Some preliminary experiments in 1927 showed that the maximum current produced by the incidence of short wireless waves on a tuned rectangular frame aerial was very critically dependent on the dimensions of the frame. An increase or decrease in the width or height of the frame by only a few centimetres might change the current many hundred fold, such current variations being quite independent of the tuning. Furthermore the reduction of current caused by, say, a decrease in the frame width could be compensated by an increase in the frame height and
vice versa
, but the changes in dimensions were not equal in magnitude, neither was their product a constant. In fact, the maximum current depended on the shape of the frame and also varied irregularly with the area. For a given wave-length there were certain critical areas for maximum current, and doubling the area of a frame did not quadruple the current (as when receiving long waves) but the current was reduced to one of negligible magnitude, although the frame was kept properly tuned. It was found that these anomalous effects could be explained by taking into consideration, not only the action of the passing wave, but also the mutual action between the currents flowing in adjacent parts of the frame.

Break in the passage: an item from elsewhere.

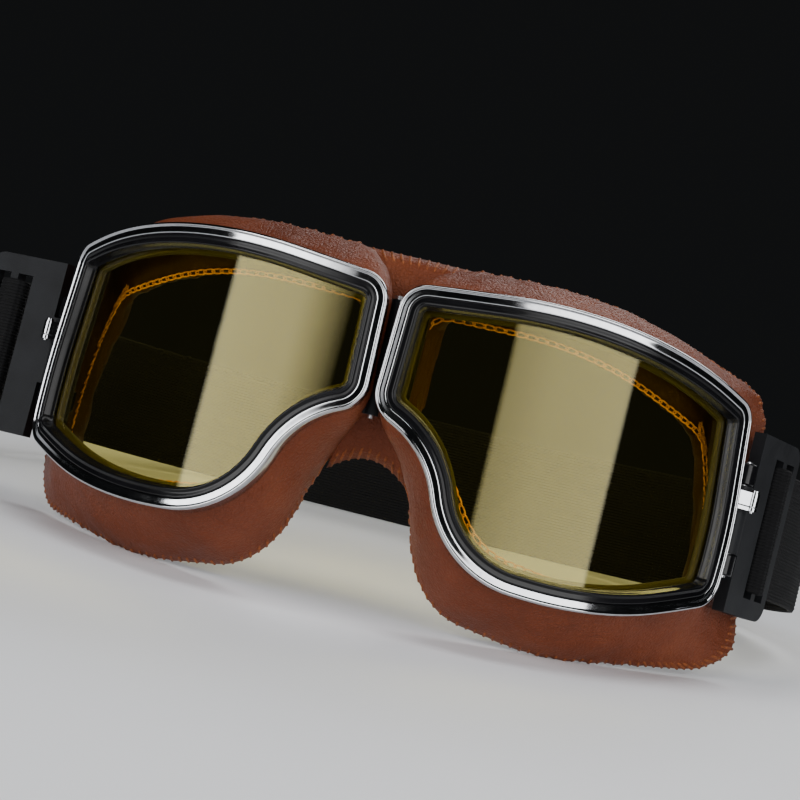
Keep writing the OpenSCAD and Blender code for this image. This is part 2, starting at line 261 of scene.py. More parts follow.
def multiply(nt, a, b, factor):
    """Colour a darkened by colour b."""
    mix = nt.nodes.new("ShaderNodeMix")
    mix.data_type, mix.blend_type = "RGBA", "MULTIPLY"
    mix.inputs["Factor"].default_value = factor
    nt.links.new(a, mix.inputs[6])
    nt.links.new(b, mix.inputs[7])
    return mix.outputs[2]


def bump(nt, height, strength, distance, normal=None):
    b = nt.nodes.new("ShaderNodeBump")
    b.inputs["Strength"].default_value = strength
    b.inputs["Distance"].default_value = distance
    nt.links.new(height, b.inputs["Height"])
    if normal is not None:
        nt.links.new(normal, b.inputs["Normal"])
    return b.outputs["Normal"]


def grey(v):
    return (v, v, v, 1)


def mat_chrome():
    m, nt, p = material("chrome_plate")
    p.inputs["Metallic"].default_value = 1
    n = texture(nt, "ShaderNodeTexNoise", 900, 4)
    nt.links.new(ramp(nt, n.outputs["Fac"], [(0.3, (0.42, 0.43, 0.45)), (0.75, (0.52, 0.525, 0.54))]),
                 p.inputs["Base Color"])
    w = texture(nt, "ShaderNodeTexNoise", 260, 6, 0.7)
    nt.links.new(ramp(nt, w.outputs["Fac"], [(0.35, grey(0.05)), (0.7, grey(0.13))]), p.inputs["Roughness"])
    s = texture(nt, "ShaderNodeTexNoise", 160, 3)
    nt.links.new(bump(nt, s.outputs["Fac"], 0.05, 0.0002), p.inputs["Normal"])
    return m


def mat_black_gloss():
    m, nt, p = material("black_gloss")
    n = texture(nt, "ShaderNodeTexNoise", 60, 5)
    nt.links.new(ramp(nt, n.outputs["Fac"], [(0.3, (0.003, 0.003, 0.0035)), (0.8, (0.007, 0.007, 0.008))]),
                 p.inputs["Base Color"])
    w = texture(nt, "ShaderNodeTexNoise", 340, 5, 0.65)
    nt.links.new(ramp(nt, w.outputs["Fac"], [(0.35, grey(0.12)), (0.75, grey(0.2))]), p.inputs["Roughness"])
    p.inputs["Specular IOR Level"].default_value = 0.2
    d = texture(nt, "ShaderNodeTexNoise", 420, 2)
    nt.links.new(bump(nt, d.outputs["Fac"], 0.08, 0.00008), p.inputs["Normal"])
    return m


def mat_black_matte():
    m, nt, p = material("bracket_nylon")
    n = texture(nt, "ShaderNodeTexNoise", 120, 6, 0.6)
    nt.links.new(ramp(nt, n.outputs["Fac"], [(0.3, (0.0075, 0.008, 0.009)), (0.75, (0.015, 0.016, 0.018))]),
                 p.inputs["Base Color"])
    nt.links.new(ramp(nt, n.outputs["Fac"], [(0.3, grey(0.42)), (0.8, grey(0.62))]), p.inputs["Roughness"])
    p.inputs["Specular IOR Level"].default_value = 0.16
    g = texture(nt, "ShaderNodeTexNoise", 2600, 3, 0.6)
    nt.links.new(bump(nt, g.outputs["Fac"], 0.35, 0.00012), p.inputs["Normal"])
    return m


def mat_steel():
    m, nt, p = material("pin_steel")
    p.inputs["Metallic"].default_value = 1
    n = texture(nt, "ShaderNodeTexNoise", 700, 5)
    nt.links.new(ramp(nt, n.outputs["Fac"], [(0.3, (0.42, 0.42, 0.43)), (0.75, (0.6, 0.6, 0.62))]),
                 p.inputs["Base Color"])
    nt.links.new(ramp(nt, n.outputs["Fac"], [(0.3, grey(0.22)), (0.8, grey(0.4))]), p.inputs["Roughness"])
    return m


def mat_rubber():
    m, nt, p = material("seal_rubber")
    n = texture(nt, "ShaderNodeTexNoise", 200, 4)
    nt.links.new(ramp(nt, n.outputs["Fac"], [(0.3, (0.012, 0.012, 0.012)), (0.8, (0.022, 0.022, 0.021))]),
                 p.inputs["Base Color"])
    nt.links.new(ramp(nt, n.outputs["Fac"], [(0.3, grey(0.6)), (0.8, grey(0.78))]), p.inputs["Roughness"])
    nt.links.new(bump(nt, n.outputs["Fac"], 0.2, 0.0001), p.inputs["Normal"])
    return m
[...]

In order to do this, it is convenient to consider the current in any limb as the resultant of two component currents ; namely a “direct” component due to the incidence of the wave on the particular limb, and an “indirect” component due to the effects of the currents in adjacent limbs. These two components will, in general, differ in phase and amplitude, and the problem reduces to the determination of those conditions which tend to produce the maximum resultant current.